SOURCE MATERIAL:

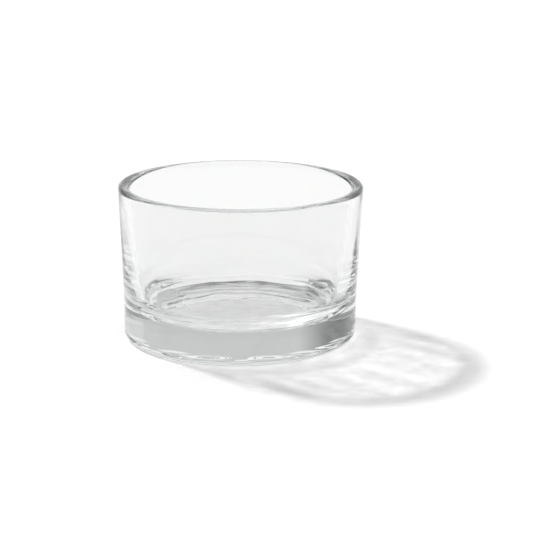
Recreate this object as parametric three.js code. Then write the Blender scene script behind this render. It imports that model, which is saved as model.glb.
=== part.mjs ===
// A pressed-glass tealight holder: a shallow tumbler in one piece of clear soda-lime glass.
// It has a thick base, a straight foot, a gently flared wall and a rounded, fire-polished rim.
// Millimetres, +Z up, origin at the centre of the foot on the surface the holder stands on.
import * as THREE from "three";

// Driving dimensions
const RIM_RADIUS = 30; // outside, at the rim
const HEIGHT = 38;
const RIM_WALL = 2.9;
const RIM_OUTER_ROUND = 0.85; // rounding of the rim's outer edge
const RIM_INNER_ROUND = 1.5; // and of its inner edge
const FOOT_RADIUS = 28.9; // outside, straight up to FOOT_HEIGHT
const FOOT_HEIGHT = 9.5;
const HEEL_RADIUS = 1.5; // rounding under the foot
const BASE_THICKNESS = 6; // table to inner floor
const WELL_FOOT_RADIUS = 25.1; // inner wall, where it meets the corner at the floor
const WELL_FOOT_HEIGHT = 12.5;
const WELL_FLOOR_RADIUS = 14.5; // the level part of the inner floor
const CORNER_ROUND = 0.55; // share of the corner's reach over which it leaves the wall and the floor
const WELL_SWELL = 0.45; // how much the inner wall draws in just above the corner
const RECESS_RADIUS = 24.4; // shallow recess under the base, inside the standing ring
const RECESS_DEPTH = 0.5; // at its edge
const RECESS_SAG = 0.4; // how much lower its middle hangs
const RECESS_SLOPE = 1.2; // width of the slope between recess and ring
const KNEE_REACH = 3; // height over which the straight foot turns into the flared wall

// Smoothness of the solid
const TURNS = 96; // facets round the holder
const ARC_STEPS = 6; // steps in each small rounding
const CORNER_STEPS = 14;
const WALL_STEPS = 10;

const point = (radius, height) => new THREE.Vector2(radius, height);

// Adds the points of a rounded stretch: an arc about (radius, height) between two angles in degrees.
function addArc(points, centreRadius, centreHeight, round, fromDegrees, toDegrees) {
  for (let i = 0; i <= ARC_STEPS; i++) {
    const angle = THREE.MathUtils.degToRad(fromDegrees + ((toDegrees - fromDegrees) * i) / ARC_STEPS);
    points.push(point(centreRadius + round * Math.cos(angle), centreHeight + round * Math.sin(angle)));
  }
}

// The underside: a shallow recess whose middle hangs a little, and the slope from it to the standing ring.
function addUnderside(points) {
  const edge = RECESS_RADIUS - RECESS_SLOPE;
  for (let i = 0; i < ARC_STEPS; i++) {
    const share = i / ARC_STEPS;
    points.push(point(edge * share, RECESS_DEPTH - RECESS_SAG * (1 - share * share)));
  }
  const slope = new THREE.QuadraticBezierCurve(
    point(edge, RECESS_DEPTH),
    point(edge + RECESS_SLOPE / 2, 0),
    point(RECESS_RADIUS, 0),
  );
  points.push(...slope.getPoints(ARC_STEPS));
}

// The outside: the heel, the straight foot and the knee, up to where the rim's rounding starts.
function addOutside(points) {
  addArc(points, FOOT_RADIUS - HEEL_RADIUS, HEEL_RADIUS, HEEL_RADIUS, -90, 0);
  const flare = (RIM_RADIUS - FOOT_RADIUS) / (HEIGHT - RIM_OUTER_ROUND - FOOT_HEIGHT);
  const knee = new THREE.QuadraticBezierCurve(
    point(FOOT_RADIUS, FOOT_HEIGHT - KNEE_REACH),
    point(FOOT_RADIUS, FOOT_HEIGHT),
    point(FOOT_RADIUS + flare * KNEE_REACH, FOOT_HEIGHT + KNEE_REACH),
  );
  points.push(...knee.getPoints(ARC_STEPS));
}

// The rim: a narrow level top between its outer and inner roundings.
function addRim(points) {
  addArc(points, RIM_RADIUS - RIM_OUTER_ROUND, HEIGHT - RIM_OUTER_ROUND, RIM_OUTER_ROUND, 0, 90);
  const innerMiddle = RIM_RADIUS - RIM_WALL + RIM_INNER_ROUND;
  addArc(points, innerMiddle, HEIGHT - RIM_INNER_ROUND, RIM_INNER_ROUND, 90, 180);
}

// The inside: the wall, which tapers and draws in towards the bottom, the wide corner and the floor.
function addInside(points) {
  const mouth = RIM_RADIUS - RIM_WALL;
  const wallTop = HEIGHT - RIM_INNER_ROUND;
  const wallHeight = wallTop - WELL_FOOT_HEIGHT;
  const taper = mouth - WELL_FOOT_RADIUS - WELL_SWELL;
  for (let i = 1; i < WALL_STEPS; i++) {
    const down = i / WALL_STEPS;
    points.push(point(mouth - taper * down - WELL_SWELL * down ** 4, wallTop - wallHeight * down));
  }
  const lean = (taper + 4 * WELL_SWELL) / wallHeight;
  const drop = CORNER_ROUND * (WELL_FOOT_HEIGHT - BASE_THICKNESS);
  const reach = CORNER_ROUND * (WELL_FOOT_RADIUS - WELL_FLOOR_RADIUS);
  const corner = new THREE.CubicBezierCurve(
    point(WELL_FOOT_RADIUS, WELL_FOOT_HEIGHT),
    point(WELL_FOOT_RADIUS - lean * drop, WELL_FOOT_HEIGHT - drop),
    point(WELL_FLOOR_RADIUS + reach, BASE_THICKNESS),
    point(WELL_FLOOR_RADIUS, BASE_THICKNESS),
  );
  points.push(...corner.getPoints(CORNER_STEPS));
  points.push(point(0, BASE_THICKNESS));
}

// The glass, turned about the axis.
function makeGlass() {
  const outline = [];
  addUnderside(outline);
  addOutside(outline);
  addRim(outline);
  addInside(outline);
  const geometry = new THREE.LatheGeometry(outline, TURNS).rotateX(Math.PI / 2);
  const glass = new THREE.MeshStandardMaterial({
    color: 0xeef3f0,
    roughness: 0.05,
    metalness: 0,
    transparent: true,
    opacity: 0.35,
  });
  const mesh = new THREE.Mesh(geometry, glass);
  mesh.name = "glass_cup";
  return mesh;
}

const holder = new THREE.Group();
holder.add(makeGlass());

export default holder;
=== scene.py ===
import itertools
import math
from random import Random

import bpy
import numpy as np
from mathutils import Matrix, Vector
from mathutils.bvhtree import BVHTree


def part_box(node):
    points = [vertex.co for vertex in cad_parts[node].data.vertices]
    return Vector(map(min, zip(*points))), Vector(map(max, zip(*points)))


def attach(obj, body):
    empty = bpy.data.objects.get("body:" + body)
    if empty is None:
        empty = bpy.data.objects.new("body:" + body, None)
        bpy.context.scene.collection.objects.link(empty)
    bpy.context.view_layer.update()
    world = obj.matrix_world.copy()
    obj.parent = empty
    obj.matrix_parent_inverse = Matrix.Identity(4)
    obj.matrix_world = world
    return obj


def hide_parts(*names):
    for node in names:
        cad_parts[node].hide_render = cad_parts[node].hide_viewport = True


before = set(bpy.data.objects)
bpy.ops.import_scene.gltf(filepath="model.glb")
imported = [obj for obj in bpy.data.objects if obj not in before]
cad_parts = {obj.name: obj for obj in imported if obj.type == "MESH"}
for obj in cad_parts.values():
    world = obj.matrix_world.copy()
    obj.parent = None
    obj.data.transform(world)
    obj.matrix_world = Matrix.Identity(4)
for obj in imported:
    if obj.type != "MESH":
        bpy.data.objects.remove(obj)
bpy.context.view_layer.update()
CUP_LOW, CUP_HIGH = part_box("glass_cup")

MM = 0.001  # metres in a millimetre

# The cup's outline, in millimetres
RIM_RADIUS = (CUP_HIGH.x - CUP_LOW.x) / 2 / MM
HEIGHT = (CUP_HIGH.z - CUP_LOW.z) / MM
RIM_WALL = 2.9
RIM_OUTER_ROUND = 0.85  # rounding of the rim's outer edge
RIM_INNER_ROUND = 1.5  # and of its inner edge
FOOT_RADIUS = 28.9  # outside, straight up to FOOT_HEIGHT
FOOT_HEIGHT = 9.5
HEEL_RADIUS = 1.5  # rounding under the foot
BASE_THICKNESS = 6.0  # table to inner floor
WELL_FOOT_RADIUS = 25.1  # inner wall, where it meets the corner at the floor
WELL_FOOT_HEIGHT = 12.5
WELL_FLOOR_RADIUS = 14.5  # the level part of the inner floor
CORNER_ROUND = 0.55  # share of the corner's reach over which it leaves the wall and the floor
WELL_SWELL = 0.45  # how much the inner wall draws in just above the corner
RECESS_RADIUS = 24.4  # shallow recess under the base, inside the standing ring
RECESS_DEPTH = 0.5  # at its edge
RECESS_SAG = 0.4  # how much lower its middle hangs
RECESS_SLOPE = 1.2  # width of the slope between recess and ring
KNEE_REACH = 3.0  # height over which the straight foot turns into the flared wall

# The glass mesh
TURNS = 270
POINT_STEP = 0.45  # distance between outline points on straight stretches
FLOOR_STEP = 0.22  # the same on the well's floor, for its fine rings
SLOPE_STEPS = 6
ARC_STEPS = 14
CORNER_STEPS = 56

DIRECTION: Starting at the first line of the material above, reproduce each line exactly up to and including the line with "import * as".

CORRECT OUTPUT:
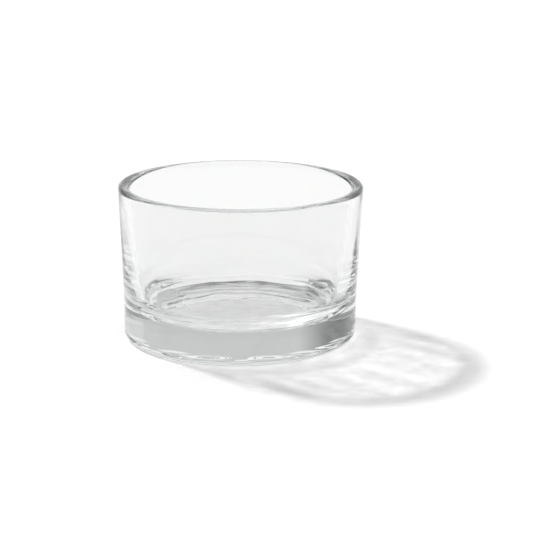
Recreate this object as parametric three.js code. Then write the Blender scene script behind this render. It imports that model, which is saved as model.glb.
=== part.mjs ===
// A pressed-glass tealight holder: a shallow tumbler in one piece of clear soda-lime glass.
// It has a thick base, a straight foot, a gently flared wall and a rounded, fire-polished rim.
// Millimetres, +Z up, origin at the centre of the foot on the surface the holder stands on.
import * as THREE from "three";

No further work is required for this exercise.